Questo è l'editoriale di Giancarlo Padovan su Tuttosport di oggi, martedì 15 maggio 2007
Da mesi, ormai, nell’ambiente calcistico italiano non si parla più solo della Juve, ma anche di Tuttosport. Della sua linea editoriale, delle sue posizioni critiche, degli attacchi che porta (per nulla di quelli, anche scomposti e volgari, che subisce), delle denunce pubbliche che sporge, delle battaglie che conduce. Confesso che ad un giornale non si potrebbe chiedere di meglio, perché creare dibattito e interesse per i contenuti della testata, è una qualità pari solo al numero di copie vendute. Per fortuna di Tuttosport,
come certificato da Ads e Audipress, la diffusione è ottima – e le copie molte di più rispetto all’anno precedente –, segno inequivocabile di quanto il quotidiano abbia un radicato pubblico di riferimento e un bacino di lettori in espansione. Tuttosport, poi, ha dalla sua 62 anni di vita, raccontati da firme che, prima di ogni altro merito, possedevano quello di conoscere la lingua italiana, traducendo la competenza in scrittura. Escludendo me, da qui sono transitati ben dodici direttori che hanno contribuito a fare la storia del giornalismo, non solo sportivo, in Italia.
Insomma, siamo gente seria, che conosce il proprio lavoro, il prodotto da mandare in edicola, le regole della grammatica e della sintassi, quelle del buongusto, della misura, dell’antagonismo e della provocazione.
Purtroppo ad occuparsi di noi, non ci sono solo i Moratti, inteso come Massimo, presidente del-l’Inter, ma anche i Materazzi, inteso come Marco, difensore (doppio) dell’Inter. Dal primo, al quale peraltro molto imputiamo, abbiamo incassato fastidio e dissenso, mai disprezzo. Dall’altro – lo diciamo con risolutezza – non intendiamo accettare nessuna lezione né di morale, né di correttezza. Domenica pomeriggio, dopo la fanciullesca «vendetta» del 5 maggio 2002 (com’era patetico, cinque anni fa, quel lungagnone frignante che se la prendeva con i laziali colpevoli, a suo dire, di non lasciargli vincere lo scudetto), Materazzi si è prodotto nella seguente esternazione: «Dopo la sconfitta con la Roma, molta gente si è sciacquata la bocca, ha cominciato a dire che siamo una squadra di poveretti, che siamo stati umiliati. Ma noi intanto continuiamo a battere i record. Chi dice e scrive certe cose lo fa solo per alimentare polemiche e violenza. Parlo di una testata di Torino che dopo Roma aveva scritto: “Inter, un altro record”. Adesso potrà scrivere: “Inter, ennesimo record”. Così magari li aiutiamo a vendere qualche copia in più».
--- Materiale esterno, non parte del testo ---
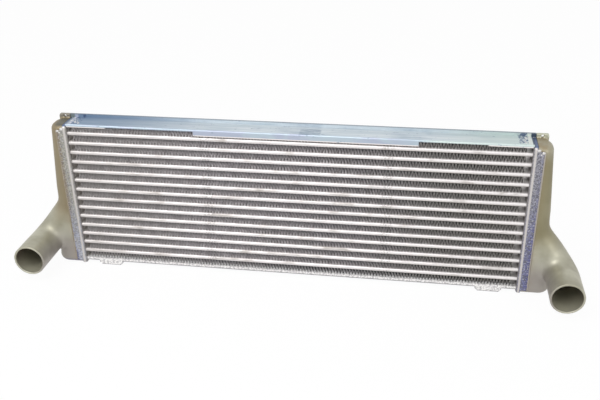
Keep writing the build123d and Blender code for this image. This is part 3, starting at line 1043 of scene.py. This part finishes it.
@dataclass
class Studio:
    """Pale floor, soft lamps and the camera at the photograph's angle."""

    frame_width: int = 600
    focal_pixels: float = 790.163
    sensor_width: float = 36.0
    eye: tuple[float, float, float] = (187.0 * MM, -1042.1 * MM, 687.9 * MM)
    yaw: float = -0.16299
    pitch: float = -0.47331
    roll: float = 0.01807
    floor_half: float = 4.0
    floor_colour: str = "#FFFFFF"
    floor_share: float = 0.95
    floor_roughness: float = 0.9
    plain_light: float = 0.55
    lamps: tuple[tuple[str, tuple[float, float, float], float, float], ...] = (
        ("key", (-0.6, -1.2, 1.9), 1.4, 26.0), ("fill", (1.6, -1.4, 0.9), 1.2, 7.0))
    aim: tuple[float, float, float] = (0.0, CORE_Y, 120 * MM)
    far_clip: float = 20.0

    def build(self) -> None:
        """Build the stage in order."""
        self.build_floor()
        self.build_world()
        self.build_lamps()
        self.build_camera()

    def build_floor(self) -> None:
        """Lay a pale floor that the camera sees as nearly white, with the cooler's shadow kept."""
        shape = bmesh.new()
        bmesh.ops.create_grid(shape, x_segments=1, y_segments=1, size=self.floor_half)
        data = bpy.data.meshes.new("floor")
        shape.to_mesh(data)
        shape.free()
        material = bpy.data.materials.new("pale_paper")
        material.use_nodes = True
        tree = material.node_tree
        shader = tree.nodes["Principled BSDF"]
        shader.inputs["Base Color"].default_value = linear(self.floor_colour)
        shader.inputs["Roughness"].default_value = self.floor_roughness
        white = add_node(tree, "ShaderNodeEmission", {"Color": (1, 1, 1, 1), "Strength": 1.0})
        seen = self.seen_rays(tree)
        share = add_node(tree, "ShaderNodeMath", {0: seen, 1: self.floor_share},
                         operation="MULTIPLY").outputs[0]
        blend = add_node(tree, "ShaderNodeMixShader",
                         {0: share, 1: shader.outputs[0], 2: white.outputs[0]})
        tree.links.new(blend.outputs[0], tree.nodes["Material Output"].inputs["Surface"])
        data.materials.append(material)
        floor = bpy.data.objects.new("floor", data)
        bpy.context.scene.collection.objects.link(floor)

    @staticmethod
    def seen_rays(tree: bpy.types.NodeTree) -> bpy.types.NodeSocket:
        """Tell rays that show the background from rays that light the object.

        Args:
            tree: The node tree that gets the nodes.

        Returns:
            A socket that is 1 for camera, glossy and transmission rays.
        """
        path = add_node(tree, "ShaderNodeLightPath").outputs
        first = add_node(tree, "ShaderNodeMath",
                         {0: path["Is Camera Ray"], 1: path["Is Glossy Ray"]}, operation="MAXIMUM")
        both = add_node(tree, "ShaderNodeMath",
                        {0: first.outputs[0], 1: path["Is Transmission Ray"]}, operation="MAXIMUM")
        return both.outputs[0]

    def build_world(self) -> None:
        """Surround the scene with white where it is seen, and with plain light elsewhere."""
        world = bpy.data.worlds.new("studio")
        world.use_nodes = True
        bpy.context.scene.world = world
        tree = world.node_tree
        strength = add_node(tree, "ShaderNodeMapRange",
                            {"Value": self.seen_rays(tree), "To Min": self.plain_light,
                             "To Max": 1.0})
        background = tree.nodes["Background"]
        background.inputs["Color"].default_value = (1, 1, 1, 1)
        tree.links.new(strength.outputs[0], background.inputs["Strength"])

    def build_lamps(self) -> None:
        """Hang a large key lamp above the front and a weaker fill at the right."""
        for name, place, size, watts in self.lamps:
            lamp = bpy.data.lights.new(name, "AREA")
            lamp.size = size
            lamp.energy = watts
            holder = bpy.data.objects.new(name, lamp)
            holder.location = place
            holder.rotation_euler = (Vector(self.aim) - Vector(place)).to_track_quat("-Z",
                                                                                     "Y").to_euler()
            bpy.context.scene.collection.objects.link(holder)

    def build_camera(self) -> None:
        """Stand the camera where the photograph was taken from."""
        ahead = Vector((math.sin(self.yaw) * math.cos(self.pitch),
                        math.cos(self.yaw) * math.cos(self.pitch), math.sin(self.pitch)))
        level = Vector((math.cos(self.yaw), -math.sin(self.yaw), 0))
        down = ahead.cross(level)
        across = math.cos(self.roll) * level + math.sin(self.roll) * down
        lower = -math.sin(self.roll) * level + math.cos(self.roll) * down
        data = bpy.data.cameras.new("camera")
        data.sensor_width = self.sensor_width
        data.lens = self.focal_pixels * self.sensor_width / self.frame_width
        data.clip_end = self.far_clip
        camera = bpy.data.objects.new("camera", data)
        turn = Matrix((across, -lower, -ahead)).transposed().to_4x4()
        camera.matrix_world = Matrix.Translation(self.eye) @ turn
        bpy.context.scene.collection.objects.link(camera)
        bpy.context.scene.camera = camera


def main() -> None:
    """Dress the cooler and set the stage."""
    bpy.context.scene.view_settings.view_transform = "Standard"
    Cooler().build()
    Studio().build()
    log.info("cooler dressed")


if __name__ == "__main__":
    main()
A questo galantuomo che, a proposito di violenza, si è distinto per avere spaccato la faccia a Cirillo del Siena (1 febbraio 2004), partendo da bordocampo dove stava accovacciato perché infortunato; per avere piantato i tacchetti nella pancia di Shevchenko in un’azione di gioco nel derby del 2003; per essersi fatto riconoscere fino in Bahrein (amichevole del gennaio 2007) dove venne fischiato da tutto lo stadio; a costui, ripeto, non me la sento di rispondere. Sia per il livello delle sue argomentazioni (quale sarebbe il legame tra il titolo “Inter, un altro record” e la violenza, lo può stabilire solo una mente superiore), sia perché, al mio posto, ha risposto Massimo Moratti. «Effettivamente – ha ammesso ieri il presidente riferendosi al 6- 2 di Roma – quello era un record». E ha aggiunto: « Non dobbiamo scandalizzarci per l’andazzo editoriale di quel giornale ( Tuttosport) che ha un suo pubblico e deve soddisfarlo».
Ben detto, presidente. Tuttavia, glielo confesso, il pubblico di Tuttosport
non è ancora soddisfatto. E si chiede perché solo su questo quotidiano si sia parlato, e si parli, del doping amministrativo praticato dall’Inter; del caso Telecom e delle propaggini che lambiscono la società da lei presieduta; del patteggiamento di Oriali e Recoba a proposito di un passaporto falso messo in mano all’uruguaiano. Sono argomenti che qualcuno ( spero non Materazzi) dovrebbe affrontare, un giorno, in maniera trasparente e definitiva.